Казенные сады в Астрахани, которые еще в XVII веке живописал путешественник по Московии А. Олеарий, являли собой тогда крупное и обширное хозяйство. Поражали воображение богатые винные погреба и винокуренные заводы; рощи виноградных, померанцевых, абрикосовых, сливовых, грушевых, а также миндальных, тутовых и оливковых деревьев; парники с экзотическими растениями и южными цветами; раскинувшиеся широким полукругом аптекарские огороды. Легкий шелест листвы, щебетанье птиц, яркие плоды в зеленых кущах – ничто, казалось, не напоминало здесь о суетности мира (недаром великий А. В. Суворов, будучи в Астрахани, так любил в сии сады удаляться, забывая об интригах, коварстве и изменах!)
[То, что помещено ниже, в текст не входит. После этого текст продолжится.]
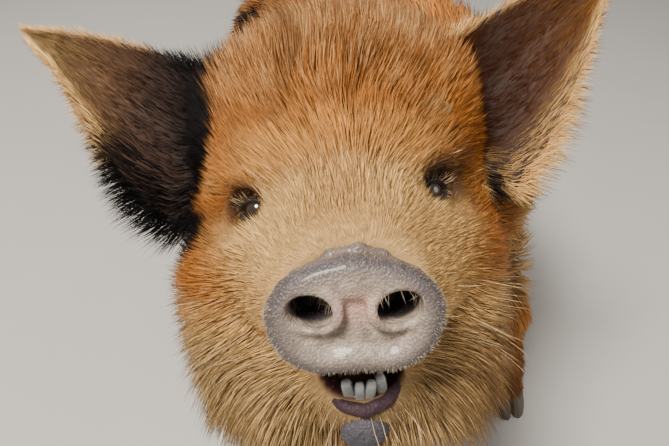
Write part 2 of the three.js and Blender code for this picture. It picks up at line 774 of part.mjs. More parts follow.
for (const [name, spine] of Object.entries(legs)) {
  const leg = legSolid(spine, legCoat(0));
  place(name, largestBody(cutBy(leg, trunkRoom, neckRoom)), GINGER);
  const room = legSolid(spine, legCoat(GAP));
  const foot = spine.at(-1).at;
  for (const [way, side] of Object.entries(sides)) {
    place(name + "_claw_" + way, clawSolid(foot, side), HORN, 0.5);
    place(name + "_dewclaw_" + way, largestBody(cutBy(dewclawSolid(foot, side), room)), HORN, 0.5);
  }
}

for (const [name, side] of Object.entries(sides)) {
  place("tassel_" + name, largestBody(cutBy(tasselSolid(side), headRoom, neckRoom)), GINGER);
}
place("tail", largestBody(cutBy(tailSolid(0), trunkRoom)), GINGER);

pig.position.copy(MODEL_CENTRE).negate();
export default pig;
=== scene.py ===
"""A life-size kunekune pig that looks up at the camera.

The flesh is one field of smooth masses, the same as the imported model's, meshed as one skin. The bare
nose disc, the lids, the mouth, the teeth, the eyes and the hooves are pieces of their own, and the coat
is tufts of hair rooted on the skin that follow its lie and carry its markings.
"""

from __future__ import annotations

import logging
import math
from collections.abc import Callable, Sequence
from dataclasses import dataclass
from enum import Enum

import bpy
import numpy as np
from numpy.typing import NDArray
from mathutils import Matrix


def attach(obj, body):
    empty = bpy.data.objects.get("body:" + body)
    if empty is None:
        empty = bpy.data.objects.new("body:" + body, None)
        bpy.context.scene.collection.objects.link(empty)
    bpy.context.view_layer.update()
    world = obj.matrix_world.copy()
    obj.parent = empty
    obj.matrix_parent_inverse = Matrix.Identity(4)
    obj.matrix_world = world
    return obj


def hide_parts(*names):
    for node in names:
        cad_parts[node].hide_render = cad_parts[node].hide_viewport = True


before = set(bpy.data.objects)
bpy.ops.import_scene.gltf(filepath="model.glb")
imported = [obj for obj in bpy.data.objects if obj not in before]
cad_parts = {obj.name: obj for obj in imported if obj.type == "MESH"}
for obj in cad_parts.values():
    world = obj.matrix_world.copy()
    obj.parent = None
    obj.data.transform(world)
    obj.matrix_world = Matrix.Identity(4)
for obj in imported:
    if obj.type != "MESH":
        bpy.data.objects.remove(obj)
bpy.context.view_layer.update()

Array = NDArray[np.float64]
Mass = Callable[[Array], Array]

log = logging.getLogger("kunekune")

# Driving dimensions in millimetres, as in the solids: +Z up, the pig faces -Y, its left is +X.
MODEL_CENTRE = np.array([-77.0, -62.0, 0.0])
BACK_HEIGHT = 545.0
BELLY_HEIGHT = 150.0
BARREL_HALF_WIDTH = 192.0
EYE_MIDDLE = np.array([-140.0, -460.0, 522.0])
HEAD_TURN = math.radians(12)
HEAD_RISE = math.radians(26)
HEAD_ROLL = math.radians(6.4)
EYE_SPACING = 146.0
EYE_RADIUS = 12.5
DISC_WIDTH = 96.0
DISC_HEIGHT = 73.0
DISC_THICKNESS = 15.0
DISC_FRONT = 153.0
DISC_DROP = 37.0
HOOF_HEIGHT = 34.0
EAR_THICKNESS = 7.0
EAR_LEAN = 0.21
BAKE_PATCH = 0.003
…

Карл Габлиц знал о Садовой конторе не понаслышке: был там частым гостем еще в бытность Гмелина. Тот же постоянно сносился с тогдашним директором конторы Н. А. Бекетовым: то просил квартиру в городской Безродной слободе; то требовал астролябию и компас; то хлопотал, чтобы в экспедицию прислали некоего саратовского жителя Бауэра, искусного в рисовании. Причем Гмелина весьма беспокоила судьба Садовой конторы – он буквально бомбардировал письмами астраханского губернатора Н. А. Бекетова, предлагая и даже навязывая помощь в том, как сберечь эту уникальную природную коллекцию. А потому позволительно сказать, что, заступая на должность «помощника» директора Садовой конторы, Габлиц следовал по пути своего учителя.